Les négociations, sous l'égide de l'ONU pour la réunification du seul pays divisé de l'Union européenne, sont suspendues depuis 2014.

Contraints de fuir


Les maronites, une minorité appartenant à l'Eglise catholique, sont eux restés dans les villages de Kormakitis et Karpasia, bien que leur nombre ait diminué au fil des ans. Mais les villages d'Agia Marina et d'Asomatos ont été abandonnés.

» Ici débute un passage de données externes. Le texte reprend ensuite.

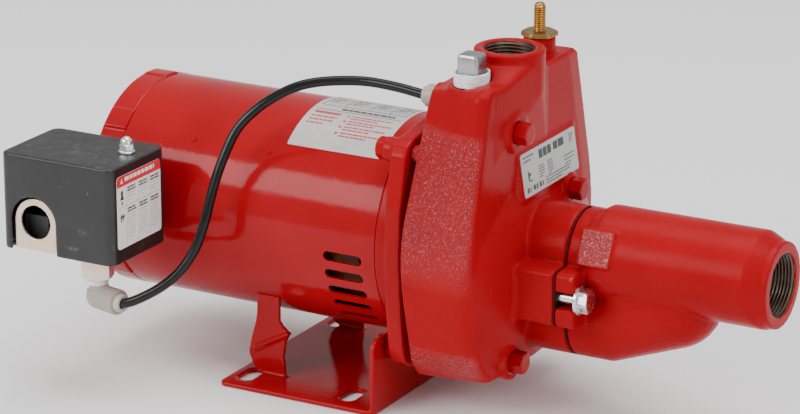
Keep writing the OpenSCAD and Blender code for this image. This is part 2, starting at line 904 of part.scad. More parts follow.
module casing() {
    skin = 2;
    bulge = [56, 127, 92];
    bulge_x = 95;
    bulge_z = 88;
    neck_z0 = 204;
    neck_z1 = 226;
    neck_low = 172;
    neck_y0 = -52;
    neck_w = 69;
    neck_top = 214;
    dome_reach = 16;
    prime_boss_r = 15.5;
    prime_boss_h = 35.5;
    prime_bore_r = 10.6;
    spot_face_r = 12.4;
    reg_boss_h = 40.3;
    reg_bore_r = 8;
    fit_boss_r = 9.5;
    fit_bore_r = 6.5;
    tall_boss_r = 8.8;
    throat_r = 26.7;
    return_r = 16;
    air_w = 76;
    air_z0 = 150;
    color(red)
        difference() {
            union() {
                hull() {
                    plate_x(casing_x1 - 1, casing_x1)
                        casing_front_outline(5, 13);
                    plate_x(casing_x1 - 1 - skin, casing_x1 - skin)
                        casing_front_outline(2, -3);
                    plate_x(casing_x1 - 4 * skin, casing_x1 - 3 * skin)
                        casing_front_outline(0, -3);
                    plate_x(casing_x0, casing_x0 + skin)
                        casing_rear_outline();
                }
                intersection() {
                    translate([bulge_x, 0, bulge_z])
                        scale(bulge)
                            sphere(r = 1, $fn = 96);
                    plate_x(casing_x1 - 3, casing_x1 + dome_reach)
                        casing_front_outline(4, 6);
                }
                hull() {
                    translate([discharge_x, 0, neck_z0])
                        cylinder(h = neck_z1 - neck_z0, r = discharge_boss_r - 0.3);
                    translate([casing_x1 - 6, neck_y0, neck_low])
                        cube([6.4, neck_w, neck_top - neck_low]);
                }
                translate([discharge_x, 0, neck_z0])
                    cylinder(h = discharge_z - neck_z0, r = discharge_boss_r);
                translate([prime_x, prime_y, prime_z - prime_boss_h])
                    cylinder(h = prime_boss_h, r = prime_boss_r);
                translate([reg_x, reg_y, reg_z - reg_boss_h])
                    cylinder(h = reg_boss_h, r = reg_boss_r);
                rod_x(fit_x, casing_x0 + 10, fit_boss_r, fit_y, fit_z);
                plug_boss(port_a);
                plug_boss(port_b);
                rod_x(casing_x1 - 6, casing_x1 + 9, tall_boss_r, port_b[0], port_b[1]);
                plug_boss(port_c);
                plate_x(casing_x1 - skin, pad_x)
                    ejector_outline();
                for (s = [-1, 1])
                    for (t = [-1, 1])
                        at_flange_bolt(s, t)
                            rod_x(flange_x1, bolt_boss_x1, bolt_boss_r);
                on_nameplate()
                    translate([-7, -pad_edge, -plate_h - pad_edge])
                        cube([7, plate_w + 2 * pad_edge, plate_h + 2 * pad_edge]);
            }
            translate([prime_x, prime_y, prime_z])
                cylinder(h = 20, r = spot_face_r);
            rod_x(casing_x0 - 1, seal_plate_x1, spigot_r + 0.1);
            rod_x(seal_plate_x1 - 1, chamber_x1, chamber_r);
            translate([seal_plate_x1 + 1, -air_w / 2, air_z0])
                cube([34, air_w, discharge_z - discharge_len - air_z0]);
            translate([discharge_x, 0, discharge_z - discharge_len - 0.1])
                cylinder(h = discharge_len + 1, r = discharge_r);
            translate([prime_x, prime_y, prime_z - 20.5])
                cylinder(h = 30, r = prime_bore_r);
            translate([reg_x, reg_y, reg_z - 62.3])
                cylinder(h = 70, r = reg_bore_r);
            rod_x(fit_x - 1, casing_x0 + 12, fit_bore_r, fit_y, fit_z);
            plug_hole(port_a);
            rod_x(casing_x1 - 12, casing_x1 + 12, plug_r, port_b[0], port_b[1]);
            plug_hole(port_c);
            rod_x(chamber_x1 - 1, chamber_x1 + 2, throat_r);
            rod_x(chamber_x1 - 1, pad_x + 1, suction_r);
            rod_x(chamber_x1 - 1, pad_x + 1, return_r, 0, return_z);
            for (s = [-1, 1]) {
                rod_x(pad_x - 20, pad_x + 1, flange_bolt_r, s * ej_bolt_y, ej_bolt_z);
                for (t = [-1, 1])
                    at_flange_bolt(s, t)
                        rod_x(flange_x1 - 1, bolt_end_x + 1, flange_bolt_r);
            }
        }
}

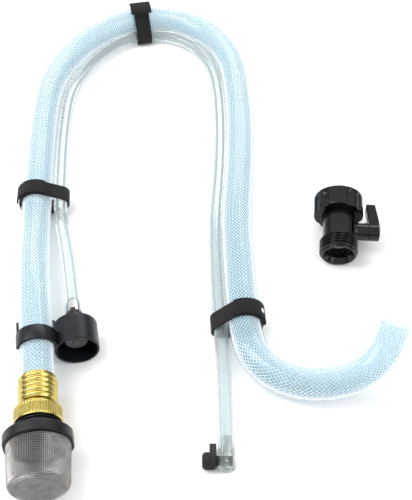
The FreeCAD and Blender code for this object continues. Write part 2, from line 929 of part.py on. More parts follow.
def make_valve_body():
    """The valve's tailpiece, which carries the nut, and its body with bonnet and outlet thread."""
    flange, tail, start = 7.1, 17.6, dim.valve_start
    turned_piece(
        "valve_tailpiece",
        [
            (dim.tail_bore, 0),
            (dim.tail_flange, 0),
            (dim.tail_flange, 1.7),
            (dim.tail_radius, 1.7),
            (dim.tail_radius, tail - flange),
            (dim.tail_bore, tail - flange),
        ],
        shifted(VALVE, z=flange),
    )
    body = new_body("valve_body")
    shoulder = dim.valve_shoulder - start
    end = dim.valve_length - start
    pitch = dim.thread_pitch
    ridges = thread_points(dim.thread_root, dim.thread_radius, shoulder + 0.3, pitch, 5)
    seat_end = dim.ball_height - start + 9.4
    revolve(body, [
        (dim.tail_radius, 0),
        (dim.valve_radius, 0),
        (dim.valve_radius, shoulder - 0.6),
        (dim.thread_root, shoulder - 0.1),
        *ridges,
        (dim.thread_root, end - 1.0),
        (dim.thread_root - 0.5, end),
        (dim.valve_outlet_bore + 1.1, end),
        (dim.valve_outlet_bore - 1.4, end - 3.5),
        (dim.valve_outlet_bore - 1.4, seat_end),
        (dim.tail_radius, seat_end),
    ])
    bonnet = new_sketch(body, "bonnet", "YZ_Plane", offset=dim.tail_radius + 0.6)
    height = dim.ball_height - start
    circle_at(bonnet, 0, height, dim.bonnet_radius)
    pad(body, bonnet, dim.bonnet_reach - dim.tail_radius - 0.6)
    stop = new_sketch(body, "stop", "YZ_Plane", offset=dim.bonnet_reach - 3.2)
    circle_at(stop, 0, height - dim.bonnet_radius - 0.3, dim.stop_radius)
    pad(body, stop, 2.6)
    hole = new_sketch(body, "gland", "YZ_Plane")
    circle_at(hole, 0, height, dim.valve_stem_radius + dim.valve_stem_fit)
    pocket(body, hole, 40.0, reverse=True)
    keep(body, shifted(VALVE, z=start.value))


def make_valve_seats():
    """The two soft rings that the ball turns between."""
    gap = 9.35
    places = {
        "valve_seat_inlet": (VALVE, dim.ball_height.value - gap),
        "valve_seat_outlet": (VALVE, dim.ball_height.value + gap),
    }
    for label, (frame, height) in places.items():
        facing = 1 if label.endswith("inlet") else -1
        axis = frame.Rotation.multVec(Vector(0, 0, facing))
        place = along(shifted(frame, z=height).Base, axis)
        thick, outer = dim.seat_thickness, dim.tail_radius - 0.15
        inner = dim.valve_waterway + 0.4
        turned_piece(
            label,
            [(inner, 0), (outer, 0), (outer, thick), (inner + 2.0, thick), (inner, thick - 1.2)],
            place,
        )


def make_valve_ball():
    """The ball with its waterway and the slot that the stem turns it by."""
    ball = doc.addObject("Part::Sphere", "valve_ball_sphere")
    bind(ball, "Radius", dim.ball_radius)
    way = doc.addObject("Part::Cylinder", "valve_ball_waterway")
    bind(way, "Radius", dim.valve_waterway)
    bind(way, "Height", dim.ball_radius * 3)
    bind(way, "Placement.Base.z", -dim.ball_radius * 1.5)
    slot = doc.addObject("Part::Box", "valve_ball_slot")
    bind(slot, "Length", Size.of(6.0))
    bind(slot, "Width", dim.valve_stem_radius * 2 - 3.0)
    bind(slot, "Height", dim.ball_radius * 3)
    bind(slot, "Placement.Base.x", dim.ball_radius - 2.0)
    bind(slot, "Placement.Base.y", 1.5 - dim.valve_stem_radius)
    bind(slot, "Placement.Base.z", -dim.ball_radius * 1.5)
    cutters = doc.addObject("Part::MultiFuse", "valve_ball_cutters")
    cutters.Shapes = [way, slot]
    cut = doc.addObject("Part::Cut", "valve_ball")
    cut.Base = ball
    cut.Tool = cutters
    cut.Label = "valve_ball"
    keep(cut, shifted(VALVE, z=dim.ball_height.value))


def make_valve_handle():
    """The stem with its tang, its O-ring, and the lever handle."""
    axis = VALVE.Rotation.multVec(Vector(1, 0, 0))
    back = VALVE.Rotation.multVec(Vector(0, 0, -1))
    centre = shifted(VALVE, z=dim.ball_height.value).Base
    foot = dim.ball_radius - 1.8
    place = along(centre + axis * foot.value, axis, up=back)
    stem = new_body("valve_stem")
    radius = dim.valve_stem_radius
    reach = dim.bonnet_reach + dim.handle_thickness - 1.2 - foot
    shank = new_sketch(stem, "tang", "XY_Plane")
    outline(shank, [
        (1.6 - radius, 2.4 - radius * 1.5),
        (radius - 1.6, 2.4 - radius * 1.5),
        (radius - 1.6, radius * 1.5 - 2.4),
        (1.6 - radius, radius * 1.5 - 2.4),
    ])
    pad(stem, shank, 2.4)
    revolve(stem, [
        (0, 2.2),
        (radius, 2.2),
        (radius, 8.0),
        (2.3, 8.0),
        (2.3, 8.9),
        (radius, 8.9),
        (radius, reach),
        (0, reach),
    ], "shaft")
    keep(stem, place)
    ring = doc.addObject("Part::Torus", "valve_stem_oring")
    ring.Label = "valve_stem_oring"
    bind(ring, "Radius1", radius - 0.36)
    ring.Radius2 = 0.32
    keep(ring, shifted(place, z=8.45))
    handle = new_body("valve_handle")
    hub, thick = dim.bonnet_radius, dim.handle_thickness
    boss = new_sketch(handle, "hub", "XY_Plane")
    circle_at(boss, 0, 0, hub)
    pad(handle, boss, thick)
    slab = new_sketch(handle, "lever", "YZ_Plane")
    lean, tip = dim.handle_lean, dim.handle_reach
    outline(slab, [
        (0, 0),
        (hub + 1.0, 0),
        (tip, -lean),
        (tip, thick - lean - 0.8),
        (0, thick),
    ])
    pad(handle, slab, dim.handle_tip_width, both_ways=True)
    socket = new_sketch(handle, "socket", "XY_Plane")
    circle_at(socket, 0, 0, radius)
    pocket(handle, socket, thick - 1.2, reverse=True)
    keep(handle, shifted(place, z=(dim.bonnet_reach - foot + 0.15).value))


# ---------------------------------------------------------------- build and write


def check_document():
    """Stops if an object failed, or if a sub-part has no sound solid."""
    doc.recompute()
    for thing in doc.Objects:
        if "Invalid" in thing.State or "Error" in thing.State:
            raise RuntimeError(f"{thing.Name} failed: {thing.State}")
    for node in NODES:
        if node.Shape.isNull() or not node.Shape.isValid() or not node.Shape.Solids:
            raise RuntimeError(f"{node.Label} has no sound solid")


def write_parts():
    """Writes one STEP file for each sub-part."""
    os.makedirs("parts", exist_ok=True)
    for node in NODES:
        node.Shape.exportStep(os.path.join("parts", f"{node.Label}.step"))
    print(len(NODES), "sub-parts")


make_tubes()
make_ferrule()
make_stem()
make_strainer(make_swivel_nut())
make_priming_cap()
make_cap_fittings()
make_straps()
make_tap_body()
make_tap_plug()
make_valve_nut()
make_valve_body()
make_valve_seats()
make_valve_ball()
make_valve_handle()
check_document()
write_parts()
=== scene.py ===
"""The looks of the gravel vacuum siphon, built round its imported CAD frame. Lengths are in metres."""

import math
import random

import bmesh
import bpy
from mathutils import Matrix, Vector


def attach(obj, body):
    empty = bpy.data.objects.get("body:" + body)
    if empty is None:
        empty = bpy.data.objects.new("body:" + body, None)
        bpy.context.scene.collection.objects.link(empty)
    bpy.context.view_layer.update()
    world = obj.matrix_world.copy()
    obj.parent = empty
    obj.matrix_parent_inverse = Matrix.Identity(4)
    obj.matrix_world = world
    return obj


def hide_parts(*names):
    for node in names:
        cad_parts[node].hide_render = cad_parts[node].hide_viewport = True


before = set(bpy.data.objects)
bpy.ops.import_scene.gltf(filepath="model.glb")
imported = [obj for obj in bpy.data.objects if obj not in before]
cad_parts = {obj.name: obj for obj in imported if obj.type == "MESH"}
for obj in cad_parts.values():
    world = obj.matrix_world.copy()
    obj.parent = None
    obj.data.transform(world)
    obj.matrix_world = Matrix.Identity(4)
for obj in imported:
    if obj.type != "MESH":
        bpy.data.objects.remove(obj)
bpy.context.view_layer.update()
MM = 0.001
TAU = 2 * math.pi
UP = Vector((0, 0, 1))

# ---------------------------------------------------------------- routes

BEND = Vector((-0.0423, 0.1432, 0))

HOSE_ROUTE = [BEND + Vector(p) for p in [
    (-0.0518, -0.3180, 0.0213),
    (-0.0562, -0.2822, 0.0213),
    (-0.0658, -0.2230, 0.0213),
    (-0.0715, -0.1700, 0.0130),
    (-0.0757, -0.1100, 0.0128),
    (-0.0784, -0.0500, 0.0128),
    (-0.0772, -0.0090, 0.0128),
    (-0.0645, 0.0270, 0.0128),
    (-0.0455, 0.0540, 0.0128),
    (-0.0220, 0.0720, 0.0128),
    (0.0080, 0.0778, 0.0128),
    (0.0375, 0.0690, 0.0128),
    (0.0595, 0.0475, 0.0128),
    (0.0715, 0.0180, 0.0128),
    (0.0758, -0.0180, 0.0128),
    (0.0768, -0.0640, 0.0128),
    (0.0750, -0.1120, 0.0128),
    (0.0713, -0.1600, 0.0128),
    (0.0732, -0.2200, 0.0128),
    (0.0760, -0.2660, 0.0128),
    (0.0850, -0.2838, 0.0128),
    (0.0995, -0.2948, 0.0128),
    (0.1165, -0.2988, 0.0128),
    (0.1330, -0.2972, 0.0132),
    (0.1470, -0.2935, 0.0155),
    (0.1585, -0.2865, 0.0210),
    (0.1653, -0.2783, 0.0290),
    (0.1685, -0.2705, 0.0390),
]]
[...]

«Notre village a été bombardé et ses habitants ont été contraints de fuir. Ils pensaient qu'ils reviendraient le lendemain. Ça n'a pas été le cas», se souvient Ninos Josephides.
Mais quand en 2003, le passage entre les deux parties de l'île a été ouvert, les Chypriotes-grecs et les maronites avaient pu retrouver leurs villages, découvrant parfois que leurs maisons avaient été détruites, étaient occupées par l'armée ou habitées par d'autres.


Quant à Agia Marina et Asomatos, ils ont été transformés en bases militaires pour l'armée turque. Plus de 30.000 soldats turcs sont stationnés dans la partie nord de l'île.

Cinq fois par an, les autorités de la République turque de Chypre-Nord (RTCN, autoproclamée et reconnue uniquement par Ankara) autorisent les maronites à se rendre à Agia Marina à l'occasion des fêtes religieuses, où l'église est l'un des derniers bâtiments encore debout.

Jeudi, le pape François avait appelé au dialogue pour «guérir» la «terrible lacération» dont souffre l'île.

Le patriarche maronite à l'issue d'une messe célébré en l'église de l'Archange Mikhalis dans le village maronite d'Asomatos, dans la République turque autoproclamée de Chypre du Nord. Photo Christina Assi/AFP

«Repartir de zéro»


A Asomatos, les maronites sont autorisés à célébrer une messe hebdomadaire. Ils doivent s’enregistrer deux jours avant et quitter le village dès la fin de la messe.

«Ma mère avait refusé de partir» après l'invasion turque, raconte Maria Partella Stefani, 71 ans. «Elle vendait du pain aux soldats turcs pour survivre. A sa mort, les forces turques ont confisqué sa maison», dit-elle.

«Je suis née et j'ai grandi ici. Je me suis mariée ici. Ma maison a été construite trois mois avant l'invasion. Elle est maintenant occupée par un commandant de l'armée turque», confie-t-elle avec tristesse. Aujourd'hui, elle vit dans la partie sud de l'île, tout comme sa soeur Anetta.

«J'ai été forcée de partir (...) et j'ai dû repartir de zéro», poursuit Anetta, ajoutant que son rêve serait de retourner dans son village.

«Pour les maronites, ces villages sont leurs foyers» et leurs racines, a déclaré à l'AFP l'archevêque maronite de Chypre, Salim Sfeir, soulignant l'importance de la visite du cardinal maronite pour le «moral» de toute la communauté.